In City Spiral, 2002 (68 x 44" oil on linen) whites, reds, and browns form a vibrant spiral that controls the central vertical of the composition. The brown tones bring an earthy quality to this mysterious navy night scene. Small white lines jump out of the spiral, in sharp contrast to the navy background. These lines curve back into the central vertical. White lines rushing outwards from the bottom are met by thin white lines coming out from slightly below the very top. This forms a discrete oval around the central axis, conjuring up the idea that nothing can escape this spiral. Low in the background are dripping white parallel lines. The top one functions as the horizon line.
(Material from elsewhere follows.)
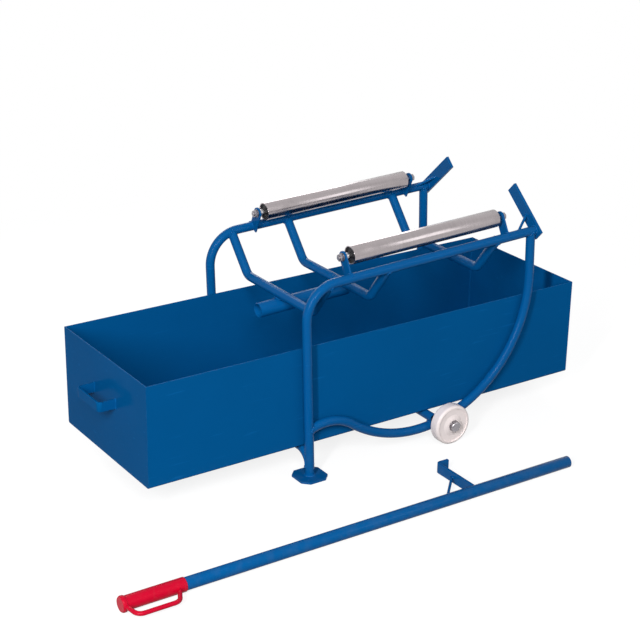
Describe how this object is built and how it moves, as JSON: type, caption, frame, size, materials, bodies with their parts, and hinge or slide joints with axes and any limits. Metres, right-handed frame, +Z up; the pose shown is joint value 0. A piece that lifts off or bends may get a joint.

The lower ones create the landscape and cut into the spiral and mix with the white and earthy tones. The lines appear caught in the bottom of the spiral, and their path is stopped within it.

The culminating works of the exhibition are Always, 2002 (68 x 44" oil on linen) and Cinder, 2002 (68 x 40" oil on linen). Verticality and color dominate the composition of these two large works. Gilroy has used the back of his paintbrush to fragment the applied paint and to mix the colors. Chaos and contrast are the essential themes: navy contrasts the background, pieces of paint seem to jump out, and fleshy tones appear trapped or hidden.

As the first anniversary of 9/11 approaches, Jim Gilroy hopes that he's put his ghosts to rest. He has struggled with the memories of the images that were, from a distance, physically beautiful. He has tried to work through the sense of unreality that he felt that day, without imposing some false sense of purpose or meaning. "The sky was so blue!" he keeps saying in disbelief, as if one might have expected the weather to have been gray in sympathetic response to death of so many people. His works show a deep sensitivity to the complexity of our responses to September 11th, a day that we will never look back on without feeling numb, provoked, and bewildered at once.